From: Christian Sternagel <christian.sternagel@uibk.ac.at>
Hi there,
recently I noticed that when using cases on right-nested tuples in Isar,
I obtain just a single case (by the name "fields"), which is very
convenient. E.g.,
lemma "EX a b c d. (z :: 'a * 'b * 'c * 'd) = (a, b, c, d)"
proof (cases z)
case (fields a b c d)
thus ?thesis by simp
qed
I started to rely on this behavior and used an ever deeper nesting of
tuples... until (starting with 8 components) it didn't work any longer.
What is the reason that at most 7 components are split?
cheers
chris
From: Makarius <makarius@sketis.net>
The setup in src/HOL/Product_Type.thy assumes that tuples have max. 7
fields, see prod_cases7 etc. When I introduced that any years ago, the
reasoning was that with many fields it is better to use records anyway.
The scala library has similar treatment for tuples of "reasonable size",
where they define it as <= 22 fields.
Makarius
From: Johannes Hölzl <hoelzl@in.tum.de>
Hi Chris,
if you look at ~~/src/HOL/Product_Type.thy you will find the rule:
lemma prod_cases7 [cases type]:
obtains (fields) a b c d e f g where "y = (a, b, c, d, e, f, g)"
by (cases y, case_tac f) blast
Which adds the case rule for a 7-tuple.

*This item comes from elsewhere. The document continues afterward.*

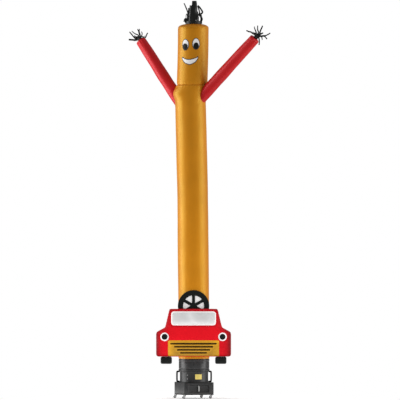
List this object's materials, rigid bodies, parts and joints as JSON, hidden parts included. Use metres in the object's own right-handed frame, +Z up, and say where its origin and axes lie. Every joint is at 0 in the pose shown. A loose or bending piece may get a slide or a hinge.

So by adding:
lemma prod_cases8 [cases type]:
obtains (fields) a b c d e f g h where "y = (a, b, c, d, e, f, g, h)"
by (cases y, case_tac f) blast
lemma prod_induct8 [case_names fields, induct type]:
"(!!a b c d e f g h. P (a, b, c, d, e, f, g, h)) ==> P x"
by (cases x) blast
you can extend this behaviour for a 8-tuple.